Vampire Lord Legacy: In the canon timeline and most of its Disparation versions, the singular entity Wellspring left a seed of power in 1776 Massachussetts, which granted increasingly extraordinary abilities to Joseph Parsons and his descendants. But in one alternate universe, that seed was instead granted to a feudal patriarch of the Romanian aristocracy, one Iosef Dragosceni, whose sons and grandsons have continued to inherit more and more superhuman abilities…as well as a dreadful curse which drives them to consume the blood of the innocent. While still sort of a decent person as far as vampiric predators go, having a genuine sense of protectiveness toward the population in general even while he occasionally picks off a few of its members, it is when Count Augustin Dragosceni the 8th succumbs to his rage, in order to do battle against his fellow monsters (or against the obsessed vampire-hunter Ivan Ramonat) that he truly shows off his terrifying power.
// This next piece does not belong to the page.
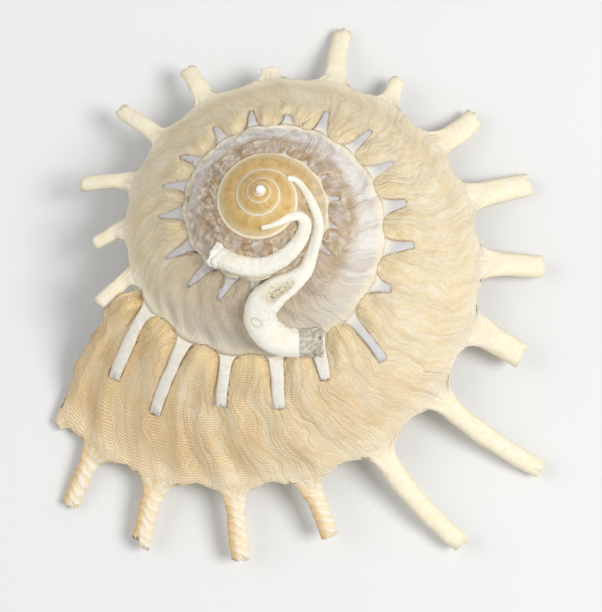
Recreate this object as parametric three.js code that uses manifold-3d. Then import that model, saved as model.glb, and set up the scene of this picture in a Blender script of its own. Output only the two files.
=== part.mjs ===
// Sunburst carrier shell with two limy worm tubes grown on its spire.
// Millimetres, +Z up. The shell rests mouth down with its apex on top.
import * as THREE from 'three';
import { mergeVertices } from 'three/addons/utils/BufferGeometryUtils.js';
import Module from 'manifold-3d';

const wasm = await Module();
wasm.setup();
const { Manifold, Mesh } = wasm;

const rad = THREE.MathUtils.degToRad;

// Growth spiral: everything scales with the flange radius reached at a growth angle.
const FLANGE_RADIUS = 31.0;
const GROWTH_PER_RADIAN = 0.0968;
const FULL_TURN = 2 * Math.PI;
const LIP_ANGLE = rad(338);

// The flange spreads wider close to the lip.
const FLARE = 0.065;
const FLARE_FROM = rad(270);
const FLARE_TO = rad(312);
const FLARE_INNER = 0.8;

// Section of one whorl in flange radii: distance from the axis, height, growth lag in degrees.
const WHORL_TOP = [
  [0.50, -0.468, 0],
  [0.60, -0.528, 0],
  [0.70, -0.592, 0],
  [0.80, -0.680, -3],
  [0.88, -0.770, -6],
  [0.95, -0.852, -10],
  [1.00, -0.890, -12],
];
const WHORL_BASE = [
  [0.985, -0.920, -12],
  [0.88, -0.888, -16],
  [0.74, -0.902, -24],
  [0.50, -0.905, -36],
  [0.28, -0.880, -43],
  [0.15, -0.825, -45],
  [0.09, -0.700, -40],
];
const WHORL_CORE = [
  [0.07, -0.33, 0],
  [0.30, -0.38, 0],
];
const WHORL_SECTION = [...WHORL_CORE, ...WHORL_TOP, ...WHORL_BASE];

// Hollow behind the mouth, same units; it runs back inside the last whorl.
const HOLLOW_SECTION = [
  [0.30, -0.640, 0],
  [0.46, -0.625, 0],
  [0.58, -0.590, 0],
  [0.70, -0.635, 0],
  [0.80, -0.720, -3],
  [0.87, -0.800, -7],
  [0.885, -0.836, -12],
  [0.78, -0.862, -22],
  [0.50, -0.868, -36],
  [0.31, -0.845, -43],
  [0.25, -0.770, -41],
];
const HOLLOW_LENGTH = rad(150);
const HOLLOW_OVERRUN = rad(8);
const HOLLOW_STEPS = 18;

// Steps of growth in each whorl, from the last whorl inwards.
const WHORL_STEPS = [48, 32, 20, 14, 10, 8];
const APEX_RADIUS = 1.35;
const APEX_HEIGHT = -1.5;
const PILLAR = { top: 0.3, bottom: 3.4, from: -1.2, to: -14.5 };
const ROUND_SIDES = 12;
const APEX_RINGS = 8;

// Free spines: growth angle, yaw towards growth, length, root width, tip width, sideways bend.
const SPINES = [
  [314, -17, 12.8, 8.3, 3.5, 0],
  [298, -11, 14.2, 9.3, 3.8, 0],
  [280.5, -15, 14.6, 7.8, 3.8, 0],
  [263, -16, 12.3, 8.3, 3.8, 0],
  [243.5, -16, 25.7, 8.8, 4.1, 1.2],
  [223.5, -10, 26.1, 8.8, 4, 1],
  [203, 5, 11.5, 9.3, 5.4, 0],
  [185, -6.5, 12.9, 8.3, 4.8, 0],
  [165.5, -4, 13.5, 7.8, 5, 0],
  [146.5, -7.5, 10.7, 7, 4.7, 0.6],
  [127, -23, 6.3, 6.4, 3.6, 0],
  [108.5, -13, 13.5, 6.8, 3.9, -0.4],
  [87, -1.5, 2.5, 6.8, 4.2, 0],
  [64, -4, 9.3, 6, 3.9, 0],
  [42.5, -3.5, 12.1, 6, 3.5, 0],
  [22.5, -19, 11.8, 6.4, 3.2, 0],
  [3.5, -27, 7.1, 6.6, 2.8, 0],
  [-16.5, -19, 9, 6.6, 2.8, 0],
];
const BLADE_ACROSS = [1, 0.5, -0.5, -1, -0.5, 0.5];
const BLADE_LIFT = [0, 1, 1, 0, -1, -1];
const SPINE_DROOP = rad(17);
const SPINE_THICKNESS = 0.62;
const SPINE_THICKENING = 0.1;
const SPINE_ROOT_INSET = 3.0;
const SPINE_ROOT_RISE = 1.0;
const SPINE_ROOT_DEPTH = 0.8;
const SPINE_TAPER = [0, 0.22, 0.5, 1];
const SPINE_NARROWING = [1, 0.5, 0.2, 0];
const TIP_SOCKET_DEPTH = 2.4;
const TIP_SOCKET = 0.5;
const TIP_SOCKET_TAPER = 0.7;
const SHORTEST_OPEN_SPINE = 5.0;

// Spines of the whorl before, laid down on the last whorl: angle, yaw, length, root width, tip width.
const LAID_SPINES = [
  [-31.5, -24, 15.6, 6.6, 2.3],
  [-52.5, -7, 15.5, 6.0, 2.3],
  [-71.5, -9, 9.7, 5.2, 2.3],
  [-92.5, 1, 9.8, 5.0, 2.3],
  [-111, 7, 7.3, 4.6, 1.9],
  [-129.5, -2, 10.2, 5.0, 1.7],
  [-147, -30, 3.6, 5.0, 1.2],
  [-166, -30, 6.2, 4.6, 1.2],
  [-186.5, -18, 5.1, 4.6, 1.2],
  [-206, -11, 6.2, 4.4, 1.2],
  [-222.5, -12, 8.1, 3.6, 1.2],
  [-241, -20, 6.6, 3.6, 1.2],
  [-259, -25, 2.8, 3.6, 1.2],
  [-280.5, 1, 5.0, 3.6, 1.2],
  [-300, 2, 4.6, 4.0, 1.2],
  [-319.5, -17, 5.0, 3.6, 1.2],
  [-338.5, -11, 5.6, 3.6, 1.2],
];
const LAID_RELIEF = 0.7;
const LAID_ROOT_INSET = 1.6;
const LAID_STEPS = 3;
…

Wraith of the Nile: As the teenage daughter of a couple of multi-millionaires (if not among the world’s first billionaires), Maia Montgomery took a trip to Egypt during her youth, and while this trip was relatively uneventful in the canon timeline, two other versions of Maia stumbled into the Tomb of Anubis and ran afoul of its undead guardians, being transformed into abominations which stalk the night to this day (and thus are much less successful in preserving their secret identities than the standard Wraith). One of these is the White Wraith from the Inversiverse, who was a terribly selfish and hateful person and thus was transformed into a true monster, driven by hunger to consume the lifeforce of the innocent and leave them as dry, withered husks. The other is a fully mummified Maia who remains benevolent, but is compelled by her undead condition to shun the light of the sun, and spends weeks at a time in her sarcophagus, until the taint of rising evil the world around her disturbs her rest and causes the vengeful cadaver to rise again, stalking and brutally destroying the offender, so that she can slumber peacefully once again. (It was probably the White Wraith which canon Maia was shocked by a glimpse of during her encounter with Miss Information, as depicted on “Endless Possibilities”, but this version would have worked too; presumably she saw basically all of them in the Maze of Mirrors when trapped in the Fantastical Festival.)

Dr. Tachynstein and Tachynstein’s Bunker: An eccentric scientist whose lab is quietly funded by the United States Military, to avoid PR backlash related to her distinct lack of safety precautions, Dr. Meredith “The Mad” Stinson has been working frenetically on harnessing the power of lightning to reanimate dead tissue for decades, and when she received the very fresh corpse of a slain Desert Storm vet and sealed him into a suit of electrified armor to try and shock him back to life, the unstoppable undead Bunker was born. “It’s alive!” she shrieked when her creation took its first clanking steps; not a completely accurate statement, but she always gets caught up in the moment whenever one of her experiments reaches its triumphant crescendo.

Chill of Death: Although there is no single Grim Reaper who collects the souls of everyone who dies, there are entities which inspired this myth, spectres which feed upon the body heat of their victims and leave them as frozen husks. Ryan Frost was attacked by one of these beings, and due to a freak accident he was able to destroy the creature and save himself from being slain by it, but the tattered scraps of the thing’s tainted soul were absorbed by his own body, which had been altered by the phantom’s flesh-freezing touch. Now, while he can keep the transformation at bay for a time, he is constantly struggling to hold onto his humanity, and when the urge gets too great, an expressionless mask of ice covers Ryan’s face, a sepulchral shroud of ragged black cloth covers his body, and his left hand shrivels into a skeletal claw while a symbolic scythe manifests in the grip of his right hand, the upraised blade casting a shadow of paralyzing fear upon his victims as he approaches them. The government contained Ryan after his first couple of kills, and at first planned to keep him imprisoned forever, but eventually agreed to allow him a sort of work-release program, where he would satisfy his urge to kill by assassinating designated targets who threaten national security. They claim that when his “debt to society” is fully paid off, he’ll be free to go, but he knows better than to believe this, and continues to follow his orders out of a sense of bitter futility.

To be continued.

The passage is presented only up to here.